▶ Exercise objective:
Reproduce the lines from the one bearing "doc.recompute()" through the one bearing "bpy.data.objects.remove(obj)", inclusive. Copy them exactly; include no other line.
-- START --
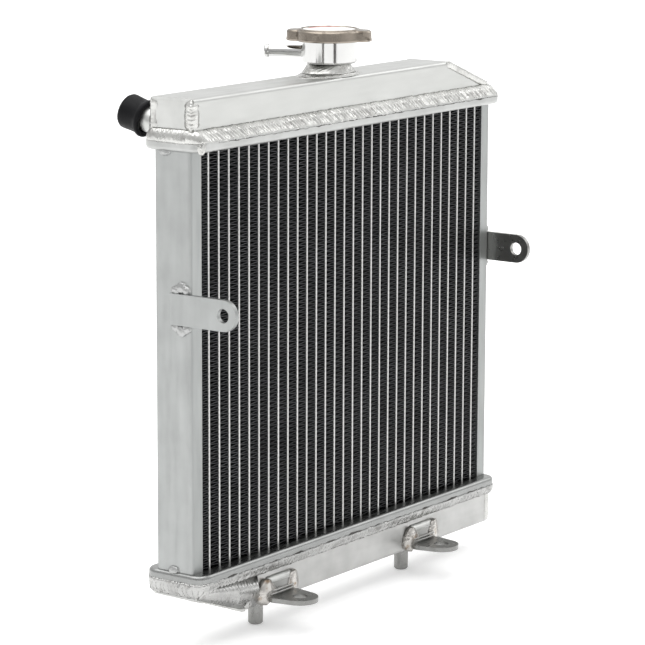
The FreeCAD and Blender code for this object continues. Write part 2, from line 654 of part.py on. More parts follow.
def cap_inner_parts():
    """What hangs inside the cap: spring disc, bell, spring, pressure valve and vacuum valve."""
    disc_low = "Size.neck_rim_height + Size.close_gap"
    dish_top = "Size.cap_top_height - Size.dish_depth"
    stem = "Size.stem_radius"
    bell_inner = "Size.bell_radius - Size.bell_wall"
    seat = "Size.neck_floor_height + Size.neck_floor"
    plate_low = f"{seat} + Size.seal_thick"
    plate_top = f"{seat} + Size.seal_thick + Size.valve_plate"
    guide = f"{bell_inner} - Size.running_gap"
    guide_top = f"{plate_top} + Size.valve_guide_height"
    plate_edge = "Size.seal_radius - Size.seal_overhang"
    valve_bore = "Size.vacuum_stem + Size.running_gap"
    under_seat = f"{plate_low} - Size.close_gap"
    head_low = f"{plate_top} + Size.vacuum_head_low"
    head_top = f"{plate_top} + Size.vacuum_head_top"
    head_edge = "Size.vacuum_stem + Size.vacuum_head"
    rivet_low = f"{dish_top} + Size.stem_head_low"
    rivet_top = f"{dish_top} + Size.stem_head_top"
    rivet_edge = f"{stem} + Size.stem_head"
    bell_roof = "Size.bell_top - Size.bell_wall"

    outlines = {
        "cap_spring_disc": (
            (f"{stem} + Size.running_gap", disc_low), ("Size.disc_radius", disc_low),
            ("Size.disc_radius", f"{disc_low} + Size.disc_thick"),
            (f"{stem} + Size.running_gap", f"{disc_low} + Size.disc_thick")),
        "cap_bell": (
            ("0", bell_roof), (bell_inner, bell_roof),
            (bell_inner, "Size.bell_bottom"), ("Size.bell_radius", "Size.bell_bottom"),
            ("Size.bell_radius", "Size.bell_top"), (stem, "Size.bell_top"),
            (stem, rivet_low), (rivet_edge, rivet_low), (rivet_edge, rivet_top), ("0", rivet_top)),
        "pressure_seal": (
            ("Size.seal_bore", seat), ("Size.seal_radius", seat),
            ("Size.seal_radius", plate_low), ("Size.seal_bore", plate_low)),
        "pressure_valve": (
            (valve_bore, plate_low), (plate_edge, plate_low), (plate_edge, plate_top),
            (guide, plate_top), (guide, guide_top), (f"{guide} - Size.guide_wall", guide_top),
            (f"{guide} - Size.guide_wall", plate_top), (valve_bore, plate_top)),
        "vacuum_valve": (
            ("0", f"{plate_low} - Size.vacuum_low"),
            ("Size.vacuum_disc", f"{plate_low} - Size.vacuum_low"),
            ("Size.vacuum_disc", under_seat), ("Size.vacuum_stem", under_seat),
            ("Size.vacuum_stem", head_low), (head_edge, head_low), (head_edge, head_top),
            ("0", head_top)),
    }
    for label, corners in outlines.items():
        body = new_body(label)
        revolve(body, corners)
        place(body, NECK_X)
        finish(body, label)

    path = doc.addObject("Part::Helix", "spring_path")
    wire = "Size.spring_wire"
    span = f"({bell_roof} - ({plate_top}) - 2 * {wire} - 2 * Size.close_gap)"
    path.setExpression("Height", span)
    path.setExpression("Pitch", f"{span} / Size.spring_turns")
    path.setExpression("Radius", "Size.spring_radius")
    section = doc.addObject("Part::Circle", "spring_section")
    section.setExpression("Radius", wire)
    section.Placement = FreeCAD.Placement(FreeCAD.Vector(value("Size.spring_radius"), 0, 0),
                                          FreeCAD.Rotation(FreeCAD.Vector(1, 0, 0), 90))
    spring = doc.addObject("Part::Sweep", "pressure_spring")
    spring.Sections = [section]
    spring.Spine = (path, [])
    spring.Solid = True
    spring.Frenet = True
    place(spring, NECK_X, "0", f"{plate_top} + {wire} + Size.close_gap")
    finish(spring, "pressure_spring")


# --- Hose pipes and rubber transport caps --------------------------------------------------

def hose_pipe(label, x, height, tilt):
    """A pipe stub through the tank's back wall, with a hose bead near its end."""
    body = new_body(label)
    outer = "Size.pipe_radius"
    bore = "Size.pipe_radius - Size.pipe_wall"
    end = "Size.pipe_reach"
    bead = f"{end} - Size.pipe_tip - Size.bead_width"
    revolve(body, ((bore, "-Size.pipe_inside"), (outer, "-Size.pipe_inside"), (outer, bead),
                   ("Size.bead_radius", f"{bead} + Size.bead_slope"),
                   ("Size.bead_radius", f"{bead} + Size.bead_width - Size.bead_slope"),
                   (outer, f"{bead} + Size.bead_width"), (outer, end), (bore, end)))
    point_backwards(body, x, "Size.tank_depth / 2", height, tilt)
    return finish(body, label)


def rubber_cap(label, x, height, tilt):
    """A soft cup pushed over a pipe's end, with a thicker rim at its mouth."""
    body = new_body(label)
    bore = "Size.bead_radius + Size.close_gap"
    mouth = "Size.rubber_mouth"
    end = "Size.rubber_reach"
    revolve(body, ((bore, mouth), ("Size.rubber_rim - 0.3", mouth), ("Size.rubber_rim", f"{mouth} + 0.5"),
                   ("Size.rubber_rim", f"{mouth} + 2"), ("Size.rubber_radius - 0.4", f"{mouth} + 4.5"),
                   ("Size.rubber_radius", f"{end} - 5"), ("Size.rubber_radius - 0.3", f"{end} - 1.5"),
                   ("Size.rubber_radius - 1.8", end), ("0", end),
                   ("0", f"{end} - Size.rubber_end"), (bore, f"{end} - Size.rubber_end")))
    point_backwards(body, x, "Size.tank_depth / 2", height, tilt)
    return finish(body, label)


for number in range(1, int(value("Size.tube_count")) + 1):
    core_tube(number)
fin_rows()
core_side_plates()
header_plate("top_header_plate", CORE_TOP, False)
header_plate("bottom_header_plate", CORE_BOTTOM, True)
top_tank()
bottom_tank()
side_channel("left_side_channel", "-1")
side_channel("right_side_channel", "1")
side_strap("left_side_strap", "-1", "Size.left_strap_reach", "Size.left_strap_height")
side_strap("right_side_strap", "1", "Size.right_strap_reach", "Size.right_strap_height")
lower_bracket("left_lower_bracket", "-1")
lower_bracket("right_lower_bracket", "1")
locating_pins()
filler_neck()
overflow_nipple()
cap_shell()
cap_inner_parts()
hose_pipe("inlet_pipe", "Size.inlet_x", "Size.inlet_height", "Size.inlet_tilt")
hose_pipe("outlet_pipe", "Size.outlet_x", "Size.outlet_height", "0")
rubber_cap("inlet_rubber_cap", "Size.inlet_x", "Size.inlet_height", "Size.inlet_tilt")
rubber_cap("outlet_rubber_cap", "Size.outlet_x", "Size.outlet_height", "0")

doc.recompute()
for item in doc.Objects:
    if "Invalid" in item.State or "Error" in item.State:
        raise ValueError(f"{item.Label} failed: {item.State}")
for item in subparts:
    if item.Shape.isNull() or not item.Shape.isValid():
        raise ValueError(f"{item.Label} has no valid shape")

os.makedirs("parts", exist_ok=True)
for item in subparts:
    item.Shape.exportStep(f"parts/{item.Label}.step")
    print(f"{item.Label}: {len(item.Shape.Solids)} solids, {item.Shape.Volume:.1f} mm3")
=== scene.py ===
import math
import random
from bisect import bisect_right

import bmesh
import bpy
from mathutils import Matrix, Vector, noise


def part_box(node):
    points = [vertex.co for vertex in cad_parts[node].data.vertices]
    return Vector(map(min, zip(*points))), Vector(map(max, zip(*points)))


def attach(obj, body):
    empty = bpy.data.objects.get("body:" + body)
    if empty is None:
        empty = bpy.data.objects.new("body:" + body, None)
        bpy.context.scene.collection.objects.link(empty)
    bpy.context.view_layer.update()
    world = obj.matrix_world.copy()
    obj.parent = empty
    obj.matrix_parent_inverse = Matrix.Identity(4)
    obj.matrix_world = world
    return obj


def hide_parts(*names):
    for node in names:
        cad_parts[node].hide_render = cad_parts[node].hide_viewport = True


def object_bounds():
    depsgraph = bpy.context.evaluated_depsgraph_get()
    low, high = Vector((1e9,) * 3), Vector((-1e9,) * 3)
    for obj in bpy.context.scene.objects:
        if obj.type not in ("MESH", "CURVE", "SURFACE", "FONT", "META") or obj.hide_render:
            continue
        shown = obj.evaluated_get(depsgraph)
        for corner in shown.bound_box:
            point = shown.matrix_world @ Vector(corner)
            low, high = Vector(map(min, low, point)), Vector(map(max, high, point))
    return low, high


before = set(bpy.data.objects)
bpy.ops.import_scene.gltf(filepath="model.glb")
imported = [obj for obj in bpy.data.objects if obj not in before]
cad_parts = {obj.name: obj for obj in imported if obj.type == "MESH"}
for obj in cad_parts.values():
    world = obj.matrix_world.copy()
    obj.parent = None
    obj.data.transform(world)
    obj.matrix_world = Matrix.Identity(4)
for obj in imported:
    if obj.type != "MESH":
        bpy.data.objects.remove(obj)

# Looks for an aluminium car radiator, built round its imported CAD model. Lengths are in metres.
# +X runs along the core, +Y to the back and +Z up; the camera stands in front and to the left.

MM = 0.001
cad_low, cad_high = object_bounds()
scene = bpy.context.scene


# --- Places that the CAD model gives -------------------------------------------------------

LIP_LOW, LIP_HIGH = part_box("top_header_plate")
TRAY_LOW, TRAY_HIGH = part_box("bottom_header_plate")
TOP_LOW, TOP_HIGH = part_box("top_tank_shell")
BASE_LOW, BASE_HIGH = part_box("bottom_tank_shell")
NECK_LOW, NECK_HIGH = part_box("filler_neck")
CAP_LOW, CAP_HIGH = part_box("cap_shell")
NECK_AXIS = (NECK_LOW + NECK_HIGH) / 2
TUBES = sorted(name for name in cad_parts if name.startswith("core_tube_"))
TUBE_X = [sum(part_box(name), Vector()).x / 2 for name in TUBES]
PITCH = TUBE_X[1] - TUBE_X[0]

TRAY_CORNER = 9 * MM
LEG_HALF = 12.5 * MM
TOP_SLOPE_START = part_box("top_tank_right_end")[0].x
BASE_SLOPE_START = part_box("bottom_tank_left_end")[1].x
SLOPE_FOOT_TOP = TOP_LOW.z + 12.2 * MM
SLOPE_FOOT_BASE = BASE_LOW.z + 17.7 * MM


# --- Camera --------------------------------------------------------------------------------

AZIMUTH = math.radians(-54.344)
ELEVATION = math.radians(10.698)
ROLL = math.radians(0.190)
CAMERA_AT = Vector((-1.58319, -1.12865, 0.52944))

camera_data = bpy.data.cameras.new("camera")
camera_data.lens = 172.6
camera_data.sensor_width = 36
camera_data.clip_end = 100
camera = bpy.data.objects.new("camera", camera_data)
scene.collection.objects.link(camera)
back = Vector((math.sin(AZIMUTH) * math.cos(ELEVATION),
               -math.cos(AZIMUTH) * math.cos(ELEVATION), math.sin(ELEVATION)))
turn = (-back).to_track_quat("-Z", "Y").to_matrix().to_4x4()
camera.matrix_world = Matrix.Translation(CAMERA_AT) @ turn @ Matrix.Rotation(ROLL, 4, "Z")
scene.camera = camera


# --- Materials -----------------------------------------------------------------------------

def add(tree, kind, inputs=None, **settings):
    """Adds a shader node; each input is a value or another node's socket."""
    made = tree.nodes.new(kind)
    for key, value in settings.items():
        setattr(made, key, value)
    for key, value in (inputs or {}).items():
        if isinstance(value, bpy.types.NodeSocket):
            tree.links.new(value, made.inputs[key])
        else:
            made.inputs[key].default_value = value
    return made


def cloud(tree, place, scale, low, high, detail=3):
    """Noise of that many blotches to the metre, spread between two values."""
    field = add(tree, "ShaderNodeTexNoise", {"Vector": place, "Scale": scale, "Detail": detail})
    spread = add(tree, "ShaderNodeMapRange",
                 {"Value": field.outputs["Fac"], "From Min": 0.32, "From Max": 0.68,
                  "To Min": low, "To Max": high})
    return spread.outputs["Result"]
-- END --
▶ Solution for this exercise:
doc.recompute()
for item in doc.Objects:
    if "Invalid" in item.State or "Error" in item.State:
        raise ValueError(f"{item.Label} failed: {item.State}")
for item in subparts:
    if item.Shape.isNull() or not item.Shape.isValid():
        raise ValueError(f"{item.Label} has no valid shape")

os.makedirs("parts", exist_ok=True)
for item in subparts:
    item.Shape.exportStep(f"parts/{item.Label}.step")
    print(f"{item.Label}: {len(item.Shape.Solids)} solids, {item.Shape.Volume:.1f} mm3")
=== scene.py ===
import math
import random
from bisect import bisect_right

import bmesh
import bpy
from mathutils import Matrix, Vector, noise


def part_box(node):
    points = [vertex.co for vertex in cad_parts[node].data.vertices]
    return Vector(map(min, zip(*points))), Vector(map(max, zip(*points)))


def attach(obj, body):
    empty = bpy.data.objects.get("body:" + body)
    if empty is None:
        empty = bpy.data.objects.new("body:" + body, None)
        bpy.context.scene.collection.objects.link(empty)
    bpy.context.view_layer.update()
    world = obj.matrix_world.copy()
    obj.parent = empty
    obj.matrix_parent_inverse = Matrix.Identity(4)
    obj.matrix_world = world
    return obj


def hide_parts(*names):
    for node in names:
        cad_parts[node].hide_render = cad_parts[node].hide_viewport = True


def object_bounds():
    depsgraph = bpy.context.evaluated_depsgraph_get()
    low, high = Vector((1e9,) * 3), Vector((-1e9,) * 3)
    for obj in bpy.context.scene.objects:
        if obj.type not in ("MESH", "CURVE", "SURFACE", "FONT", "META") or obj.hide_render:
            continue
        shown = obj.evaluated_get(depsgraph)
        for corner in shown.bound_box:
            point = shown.matrix_world @ Vector(corner)
            low, high = Vector(map(min, low, point)), Vector(map(max, high, point))
    return low, high


before = set(bpy.data.objects)
bpy.ops.import_scene.gltf(filepath="model.glb")
imported = [obj for obj in bpy.data.objects if obj not in before]
cad_parts = {obj.name: obj for obj in imported if obj.type == "MESH"}
for obj in cad_parts.values():
    world = obj.matrix_world.copy()
    obj.parent = None
    obj.data.transform(world)
    obj.matrix_world = Matrix.Identity(4)
for obj in imported:
    if obj.type != "MESH":
        bpy.data.objects.remove(obj)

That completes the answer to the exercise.